One of the most common mistakes is focusing on vanity metrics—things like likes, views, or follower counts. While these numbers feel good, they don’t always translate to results. What really matters is action. Are people booking calls, buying products, or signing up?
If your numbers aren’t where you hoped they’d be, look deeper. Is your targeting off? Is your message clear? Are you giving people a reason to trust and act?
3. Evaluate Your Content: Is It Helpful or Just Noise?
Next, review the content you’ve been creating. Content should be useful, engaging, and tied to your goals.
Ask:
- Are people reading your blog posts or bouncing off quickly?
- Are videos or posts being shared and saved?
- Are you answering your audience’s real questions or just talking about yourself?
Many businesses post just to stay visible. But without a strategy, this can become busy work. Instead, look at what content actually led to clicks, leads, or conversations. Identify which pieces worked best and why. Keep doing more of that and cut back on content that isn’t landing.
This is also a good time to review your tone. Is it consistent? Is it easy to understand? Do customers feel like you’re actually talking to them, or just shouting out there aimlessly?
4. Check Your Channels: Are You Wasting Effort?
You don’t have to be everywhere. Trying to manage every platform often leads to average results everywhere. Focus matters.
Ask yourself:
- Which platforms bring in the most traffic or leads?
- Where is your ideal customer most active?
- Are you spending time in places that give little back?
It’s okay to drop or pause a platform that isn’t working. If Instagram reels aren’t converting, but your email newsletter gets clicks and replies, put more effort there. Quality beats quantity every time.
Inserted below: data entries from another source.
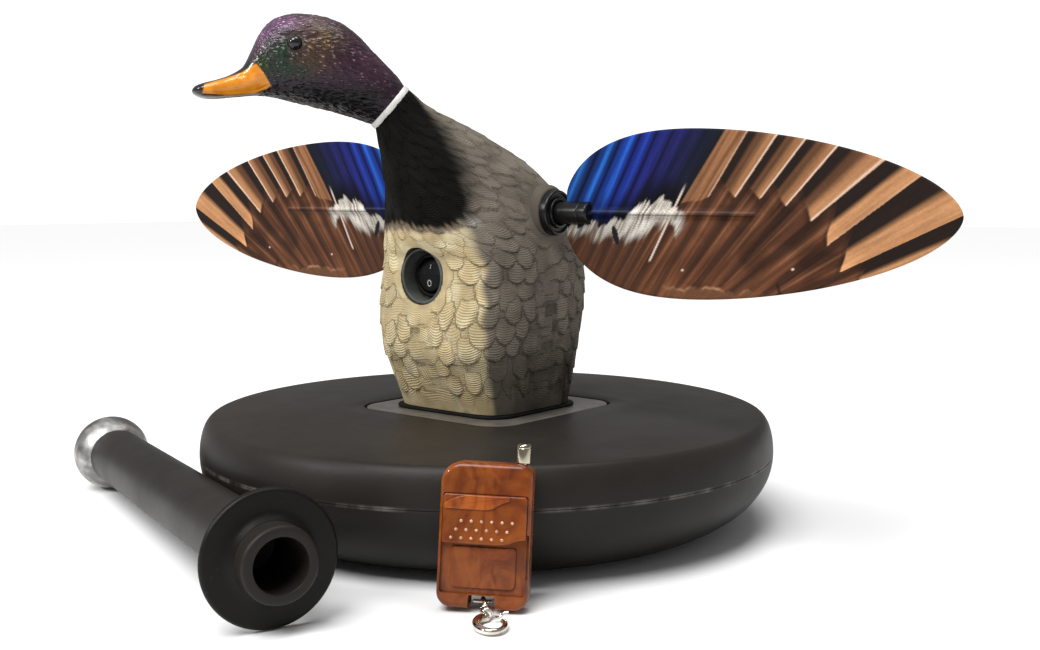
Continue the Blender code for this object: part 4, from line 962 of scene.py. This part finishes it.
def wing_colours(s, h):
    """Printed fan: russet coverts, tan primaries, blue and white patch; painted shade and highlight on
    the rod's channel.
    """
    feather, along = fan_place(s, h)
    which = np.floor(feather)
    part = feather - which
    streak = value_noise(feather * 9.0, along * 0.05, 2)
    fine = value_noise(feather * 26.0, along * 0.09, 6)
    blotch = value_noise(s * 0.07, h * 0.11, 11)

    def ragged(scale, seed, size, middle=0.5):
        return (value_noise(feather * scale, s * 0, seed) - middle) * size

    band = 0.5 + 0.5 * np.cos((part - 0.12) * 2 * math.pi)
    russet = layered(
        blend((0.048, 0.017, 0.008), (0.135, 0.050, 0.022), streak),
        ((0.022, 0.010, 0.006), step(band, 0.45, 0.95) * 0.70),
        ((0.27, 0.125, 0.062), bell(part - 0.5, 0.055) * step(along, -46.0, -12.0) * 0.5),
        (1.45, step(h, -20.0, -36.0) * step(s, 178, 130)),
        (0.45, step(blotch, 0.50, 0.85) * step(s, 100, 150) * 0.75),
        ((0.045, 0.020, 0.012), step(s, 112, 84) * 0.60 * (0.4 + streak)))
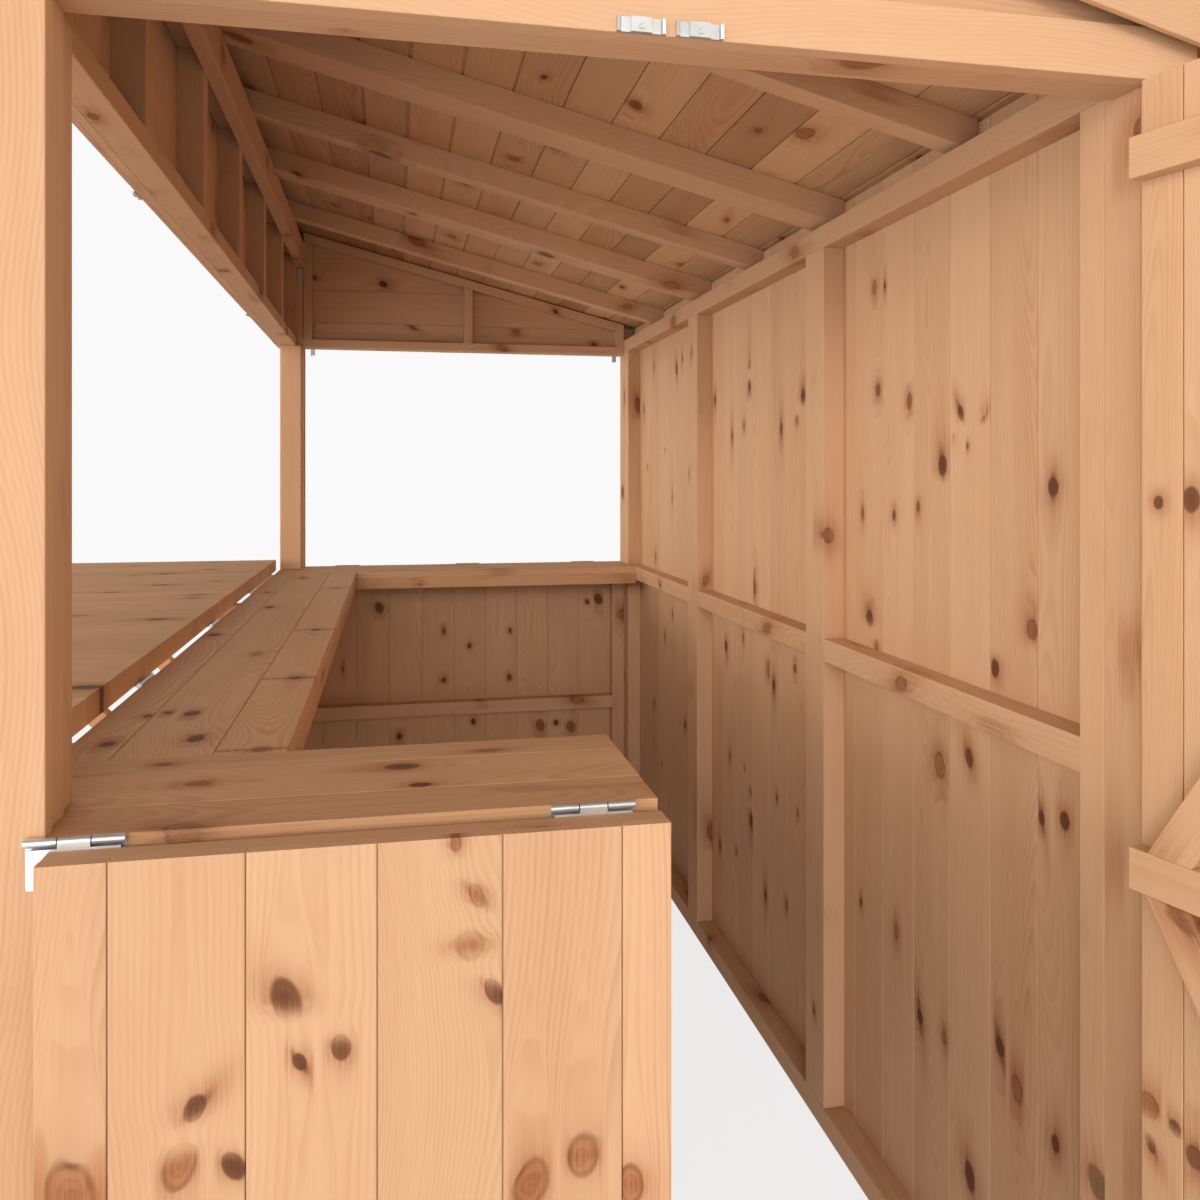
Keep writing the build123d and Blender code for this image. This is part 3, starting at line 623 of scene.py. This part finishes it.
def rows_at(lo, hi, phase, pitch, v0, v1, **opt):
    """Boards between lo and hi with joints at phase + k * pitch."""
    k = math.ceil((lo - phase) / pitch + 1e-6)
    seams = []
    while phase + k * pitch < hi - 4:
        if phase + k * pitch > lo + 4:
            seams.append(phase + k * pitch)
        k += 1
    edges = [lo] + seams + [hi]
    out = []
    for i in range(len(edges) - 1):
        d = dict(opt)
        d["first"], d["last"] = i == 0, i == len(edges) - 2
        out.append((edges[i], edges[i + 1], v0, v1, d))
    return out


X, Y, Z = (1, 0, 0), (0, 1, 0), (0, 0, 1)
PITCH = 112.0

# Knots: (across, along, radius, tail, lean, dead), in mm in the board's own plane. A lean of 5 lies across the board.
BACK_KNOTS = [
(592, 1620, 8, 8, 0, 0.1), (632, 1616, 4, 14, 0, 0.8), (606, 1431, 10, 12, 0, 0.6), (720, 1403, 9, 12, 0, 0.5), (880, 1352, 8, 26, 0.55, 0.9),
    (941, 1354, 7, 24, -0.6, 0.8), (861, 1342, 5, 6, 0, 0.3), (899, 1322, 4, 6, 0, 0.5), (827, 1292, 13, 34, 0.1, 0.95), (1105, 1261, 11, 22, 0, 0.95),
    (544, 1205, 6, 16, 0, 0.5), (666, 1206, 7, 9, 0, 0.6), (750, 1224, 6, 14, 0, 0.6), (573, 996, 14, 24, 0.1, 0.8), (1060, 1064, 12, 22, 0, 0.5),
    (-348, 1482, 8, 20, 0, 0.8), (-74, 1547, 5, 28, 0, 0.4), (-74, 1499, 9, 24, 0, 0.8), (-204, 1380, 7, 32, 0, 0.7), (-113, 1400, 6, 12, 0, 0.5),
    (137, 1382, 8, 32, 0, 0.8), (262, 1443, 12, 24, 0, 0.95), (228, 1398, 6, 10, 0, 0.3), (-38, 1003, 13, 34, 0, 0.45), (-1011, 1644, 6, 26, 0, 0.4),
    (-730, 1606, 11, 28, 0.2, 0.9), (-670, 1631, 6, 18, 0, 0.7), (-555, 1559, 8, 16, 0, 0.6), (-1151, 1504, 7, 20, 0, 0.6), (-870, 1357, 3, 4, 0, 0.6),
    (-1102, 1303, 6, 4, 0, 0.2), (-784, 1205, 5, 26, 0, 0.7), (-549, 1219, 6, 28, 0, 0.7), (-990, 1000, 7, 18, 0, 0.4), (-253, 823, 12, 20, 0.1, 0.7),
    (-118, 865, 6, 12, 0, 0.5), (60, 821, 13, 12, 0, 0.25), (91, 790, 9, 26, 0, 0.95), (217, 852, 8, 12, 0, 0.6), (-222, 538, 5, 16, 0, 0.6),
    (-110, 538, 4, 6, 0, 0.6), (-68, 498, 6, 16, 0, 0.4), (-62, 426, 11, 34, 0.15, 0.95), (110, 534, 5, 10, 0, 0.6), (232, 537, 4, 8, 0, 0.6),
    (-305, 277, 7, 18, 0, 0.8), (-171, 309, 7, 6, 0, 0.3), (37, 282, 8, 30, 0, 0.8), (171, 311, 9, 9, 0, 0.4), (819, 809, 16, 20, 0.1, 0.25),
    (904, 844, 11, 20, 0.3, 0.7), (1081, 811, 7, 26, 0.2, 0.95), (1129, 823, 10, 16, 0, 0.9), (537, 472, 5, 10, 0, 0.8), (675, 476, 8, 18, 0, 0.3),
    (756, 370, 10, 36, 0.2, 0.95), (832, 378, 7, 20, 0, 0.3), (984, 447, 11, 38, 0.3, 0.85), (1025, 409, 13, 24, 0.1, 0.35), (1110, 387, 9, 18, 0, 0.8),
    (906, 205, 14, 26, 0.3, 0.8), (972, 994, 10, 12, 0, 0.9), (600, 966, 8, 8, 0, 0.4), (-780, 835, 6, 10, 0, 0.6), (-872, 752, 6, 14, 0, 0.6),
    (-1010, 503, 6, 14, 0, 0.6), (-638, 519, 8, 14, 0, 0.9), (-910, 324, 5, 10, 0, 0.7)
]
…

5. Review Your Brand Consistency: Are You Sending the Right Message?
Scroll through your website, social pages, and ads. Do they all feel like they belong to the same brand?
Check:
- Are you using the same colours, logo, and fonts?
- Is your tone of voice consistent across channels?
- Does your messaging match your current offers or services?
Brand confusion happens more often than you’d think. One page might look modern, while another feels outdated. Or you might be talking to families in one ad and corporate clients in the next. That can confuse or turn people away.
Make sure every touchpoint consistently and accurately represents your brand.
6. Walk the Customer Journey: Is It Smooth or Frustrating?
Finally, pretend you’re a first-time visitor. Visit your own website, click your ads, and read your emails. What’s that experience like?
Ask:
- Are links working properly?
- Is your site mobile-friendly?
- Is it easy to understand what to do next?
- Are there too many steps between “interested” and “action”?
If a potential customer has to jump through hoops just to book a call or make a purchase, you’re probably losing them. A smooth, simple journey increases trust and conversions.
Real-Life Example: How Slack Used a Mid-Year Audit to Fix Their Strategy
Slack is now a household name in business communication, but back in 2015, the company hit a serious wall. User growth had slowed, and their existing strategy—mostly driven by word of mouth—wasn’t delivering the same results.
So they took a step back and audited everything mid-year. Their team looked at user behaviour, drop-off points, and how they were positioning their product. What they realised was key: their messaging focused heavily on features (like channels and integrations), but not on how Slack actually made users’ lives better.
They shifted their message to focus on outcomes—less email, faster collaboration, and happier teams. They also improved their onboarding process based on data from users who had signed up but never fully adopted the product.
Within a few months, user growth picked up again. Slack doubled its active user base by the end of the year—not because they spent more, but because they realigned their strategy based on what was and wasn’t working.
Their mid-year audit turned into a major turning point.
Final Thoughts: Small Changes Can Create Big Results
You don’t have to start from scratch to improve your marketing performance. A clear, honest mid-year audit can reveal small but powerful shifts.
To summarise:
- Make sure your goals are still relevant and measurable.
- Focus on real data, not vanity metrics.
- Prioritise content that helps your audience.
- Drop or adjust platforms that aren’t performing.
- Keep your brand consistent across everything.
- Simplify the path for your customers.
There’s still time to turn this year around and end on a high note— but it requires you to pause, reflect, and refocus. And if you’re unsure how to proceed, feel free to seek out guidance. Sometimes all you need is a fresh perspective.